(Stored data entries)
══════════════════════════════
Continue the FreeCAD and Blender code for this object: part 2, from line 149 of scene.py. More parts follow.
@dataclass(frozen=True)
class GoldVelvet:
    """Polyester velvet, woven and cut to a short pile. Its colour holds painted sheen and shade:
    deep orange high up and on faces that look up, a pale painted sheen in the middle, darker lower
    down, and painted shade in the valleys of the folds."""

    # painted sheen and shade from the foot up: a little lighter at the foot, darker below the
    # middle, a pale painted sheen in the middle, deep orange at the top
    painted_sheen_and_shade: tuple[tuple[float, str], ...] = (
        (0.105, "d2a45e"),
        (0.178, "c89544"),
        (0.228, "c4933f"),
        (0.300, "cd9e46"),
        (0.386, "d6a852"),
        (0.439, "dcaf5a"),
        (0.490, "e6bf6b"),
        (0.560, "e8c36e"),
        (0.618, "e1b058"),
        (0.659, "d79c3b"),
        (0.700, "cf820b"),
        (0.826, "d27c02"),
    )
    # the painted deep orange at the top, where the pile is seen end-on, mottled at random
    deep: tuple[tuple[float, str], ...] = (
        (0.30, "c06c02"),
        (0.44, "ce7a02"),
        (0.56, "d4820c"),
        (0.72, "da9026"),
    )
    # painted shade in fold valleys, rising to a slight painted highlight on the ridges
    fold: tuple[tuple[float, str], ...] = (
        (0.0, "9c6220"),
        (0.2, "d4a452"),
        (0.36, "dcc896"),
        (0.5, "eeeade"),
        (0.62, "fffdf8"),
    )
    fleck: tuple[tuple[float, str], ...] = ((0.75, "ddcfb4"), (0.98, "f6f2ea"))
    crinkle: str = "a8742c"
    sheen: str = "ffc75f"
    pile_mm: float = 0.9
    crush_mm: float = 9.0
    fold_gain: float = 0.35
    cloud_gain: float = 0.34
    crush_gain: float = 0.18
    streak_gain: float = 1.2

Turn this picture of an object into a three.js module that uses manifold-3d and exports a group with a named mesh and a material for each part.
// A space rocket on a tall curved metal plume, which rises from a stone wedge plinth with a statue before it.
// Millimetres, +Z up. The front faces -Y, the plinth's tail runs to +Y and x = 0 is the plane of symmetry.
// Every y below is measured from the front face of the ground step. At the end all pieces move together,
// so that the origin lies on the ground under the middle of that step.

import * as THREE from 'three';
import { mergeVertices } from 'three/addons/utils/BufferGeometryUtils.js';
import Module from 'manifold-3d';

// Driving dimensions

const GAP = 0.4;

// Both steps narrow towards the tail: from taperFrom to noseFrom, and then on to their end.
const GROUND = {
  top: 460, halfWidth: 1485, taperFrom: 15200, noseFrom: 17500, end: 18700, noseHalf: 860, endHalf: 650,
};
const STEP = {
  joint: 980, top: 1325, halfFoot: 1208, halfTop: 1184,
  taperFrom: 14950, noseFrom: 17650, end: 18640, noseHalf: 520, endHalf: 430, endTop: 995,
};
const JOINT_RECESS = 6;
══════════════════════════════
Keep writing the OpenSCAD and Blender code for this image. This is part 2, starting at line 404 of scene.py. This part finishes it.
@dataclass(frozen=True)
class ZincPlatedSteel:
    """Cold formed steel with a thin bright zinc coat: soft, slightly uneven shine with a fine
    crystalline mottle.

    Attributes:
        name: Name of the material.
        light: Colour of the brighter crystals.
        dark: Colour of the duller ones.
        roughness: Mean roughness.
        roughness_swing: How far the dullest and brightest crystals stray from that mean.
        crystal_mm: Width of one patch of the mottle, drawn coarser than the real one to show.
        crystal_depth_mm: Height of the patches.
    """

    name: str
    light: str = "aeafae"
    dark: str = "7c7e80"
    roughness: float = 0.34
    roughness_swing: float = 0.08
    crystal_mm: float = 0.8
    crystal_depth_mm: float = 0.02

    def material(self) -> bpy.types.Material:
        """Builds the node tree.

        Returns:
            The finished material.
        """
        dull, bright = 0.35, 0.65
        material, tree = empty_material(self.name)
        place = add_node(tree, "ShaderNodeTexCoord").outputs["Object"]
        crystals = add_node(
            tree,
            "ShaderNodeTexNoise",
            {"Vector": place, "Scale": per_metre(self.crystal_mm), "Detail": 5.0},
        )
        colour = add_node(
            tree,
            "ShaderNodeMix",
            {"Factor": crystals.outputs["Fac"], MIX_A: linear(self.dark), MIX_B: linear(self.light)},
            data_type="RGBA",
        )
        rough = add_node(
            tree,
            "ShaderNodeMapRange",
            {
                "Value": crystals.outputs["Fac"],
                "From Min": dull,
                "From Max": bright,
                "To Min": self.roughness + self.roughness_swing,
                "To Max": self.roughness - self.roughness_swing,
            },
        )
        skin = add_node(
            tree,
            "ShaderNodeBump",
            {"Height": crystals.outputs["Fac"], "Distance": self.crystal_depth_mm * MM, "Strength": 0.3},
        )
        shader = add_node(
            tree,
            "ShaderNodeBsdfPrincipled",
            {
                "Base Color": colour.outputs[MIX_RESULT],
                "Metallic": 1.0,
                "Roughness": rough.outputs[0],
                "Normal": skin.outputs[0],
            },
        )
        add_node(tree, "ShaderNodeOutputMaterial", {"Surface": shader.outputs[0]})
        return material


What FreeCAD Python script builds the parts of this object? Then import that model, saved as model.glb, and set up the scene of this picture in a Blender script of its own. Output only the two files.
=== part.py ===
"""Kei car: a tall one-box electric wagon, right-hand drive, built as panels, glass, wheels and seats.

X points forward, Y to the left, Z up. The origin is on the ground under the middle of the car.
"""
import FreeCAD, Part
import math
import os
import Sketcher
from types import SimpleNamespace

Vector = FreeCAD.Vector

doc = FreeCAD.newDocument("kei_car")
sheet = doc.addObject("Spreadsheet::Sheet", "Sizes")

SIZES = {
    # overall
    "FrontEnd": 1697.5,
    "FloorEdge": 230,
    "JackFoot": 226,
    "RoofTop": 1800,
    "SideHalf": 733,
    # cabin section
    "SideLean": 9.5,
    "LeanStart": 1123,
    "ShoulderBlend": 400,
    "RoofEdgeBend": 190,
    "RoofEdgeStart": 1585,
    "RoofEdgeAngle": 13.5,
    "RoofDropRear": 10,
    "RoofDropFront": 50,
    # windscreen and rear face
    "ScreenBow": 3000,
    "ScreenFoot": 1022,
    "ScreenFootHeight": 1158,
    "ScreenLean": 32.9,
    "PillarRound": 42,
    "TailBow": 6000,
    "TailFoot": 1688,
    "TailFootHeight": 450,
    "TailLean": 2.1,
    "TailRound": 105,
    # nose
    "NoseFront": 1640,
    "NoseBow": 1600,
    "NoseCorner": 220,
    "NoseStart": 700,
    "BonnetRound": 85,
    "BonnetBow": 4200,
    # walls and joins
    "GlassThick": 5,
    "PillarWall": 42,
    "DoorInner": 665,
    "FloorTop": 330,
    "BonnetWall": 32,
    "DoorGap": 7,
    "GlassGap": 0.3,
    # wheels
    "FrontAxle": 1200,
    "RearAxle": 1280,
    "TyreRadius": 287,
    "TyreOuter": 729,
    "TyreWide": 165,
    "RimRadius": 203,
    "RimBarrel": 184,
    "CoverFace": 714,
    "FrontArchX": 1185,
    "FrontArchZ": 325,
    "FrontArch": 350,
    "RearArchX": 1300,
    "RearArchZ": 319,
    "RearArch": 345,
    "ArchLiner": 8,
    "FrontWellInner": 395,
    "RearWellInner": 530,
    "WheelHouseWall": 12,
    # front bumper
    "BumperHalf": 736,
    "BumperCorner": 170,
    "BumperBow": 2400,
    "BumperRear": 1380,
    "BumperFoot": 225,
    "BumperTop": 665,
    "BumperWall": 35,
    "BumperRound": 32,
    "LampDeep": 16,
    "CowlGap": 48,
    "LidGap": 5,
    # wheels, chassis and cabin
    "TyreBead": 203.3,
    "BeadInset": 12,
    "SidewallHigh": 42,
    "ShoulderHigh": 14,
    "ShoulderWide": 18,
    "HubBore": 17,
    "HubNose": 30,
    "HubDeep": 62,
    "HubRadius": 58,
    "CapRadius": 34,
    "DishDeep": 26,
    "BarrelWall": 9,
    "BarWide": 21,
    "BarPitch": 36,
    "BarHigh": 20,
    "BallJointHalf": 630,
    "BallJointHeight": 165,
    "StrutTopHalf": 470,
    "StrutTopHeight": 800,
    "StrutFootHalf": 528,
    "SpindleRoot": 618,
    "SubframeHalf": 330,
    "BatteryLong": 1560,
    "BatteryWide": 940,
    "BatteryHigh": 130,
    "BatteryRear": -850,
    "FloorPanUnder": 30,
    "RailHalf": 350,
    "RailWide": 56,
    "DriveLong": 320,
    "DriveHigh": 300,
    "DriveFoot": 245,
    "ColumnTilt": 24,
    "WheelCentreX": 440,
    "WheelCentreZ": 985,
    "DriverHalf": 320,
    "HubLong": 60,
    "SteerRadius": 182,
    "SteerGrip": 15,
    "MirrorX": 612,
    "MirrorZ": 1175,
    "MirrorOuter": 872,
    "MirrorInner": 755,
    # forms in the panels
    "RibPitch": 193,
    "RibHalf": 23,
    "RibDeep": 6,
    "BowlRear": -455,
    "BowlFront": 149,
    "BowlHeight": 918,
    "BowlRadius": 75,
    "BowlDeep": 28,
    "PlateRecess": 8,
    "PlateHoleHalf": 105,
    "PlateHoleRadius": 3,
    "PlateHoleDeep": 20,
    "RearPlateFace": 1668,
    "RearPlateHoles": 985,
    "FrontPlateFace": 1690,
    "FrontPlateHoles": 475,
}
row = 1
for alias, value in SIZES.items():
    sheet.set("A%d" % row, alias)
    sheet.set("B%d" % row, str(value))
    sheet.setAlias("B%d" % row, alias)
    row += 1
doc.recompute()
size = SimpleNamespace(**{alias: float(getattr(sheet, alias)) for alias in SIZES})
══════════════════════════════
*Exercise prompt*:
Between the line containing "Turn this picture" and the line containing "const JOINT_RECESS = 6;" lies the part to return. Return it exactly, counting both of those lines.

*Result of this task*:
Turn this picture of an object into a three.js module that uses manifold-3d and exports a group with a named mesh and a material for each part.
// A space rocket on a tall curved metal plume, which rises from a stone wedge plinth with a statue before it.
// Millimetres, +Z up. The front faces -Y, the plinth's tail runs to +Y and x = 0 is the plane of symmetry.
// Every y below is measured from the front face of the ground step. At the end all pieces move together,
// so that the origin lies on the ground under the middle of that step.

import * as THREE from 'three';
import { mergeVertices } from 'three/addons/utils/BufferGeometryUtils.js';
import Module from 'manifold-3d';

// Driving dimensions

const GAP = 0.4;

// Both steps narrow towards the tail: from taperFrom to noseFrom, and then on to their end.
const GROUND = {
  top: 460, halfWidth: 1485, taperFrom: 15200, noseFrom: 17500, end: 18700, noseHalf: 860, endHalf: 650,
};
const STEP = {
  joint: 980, top: 1325, halfFoot: 1208, halfTop: 1184,
  taperFrom: 14950, noseFrom: 17650, end: 18640, noseHalf: 520, endHalf: 430, endTop: 995,
};
const JOINT_RECESS = 6;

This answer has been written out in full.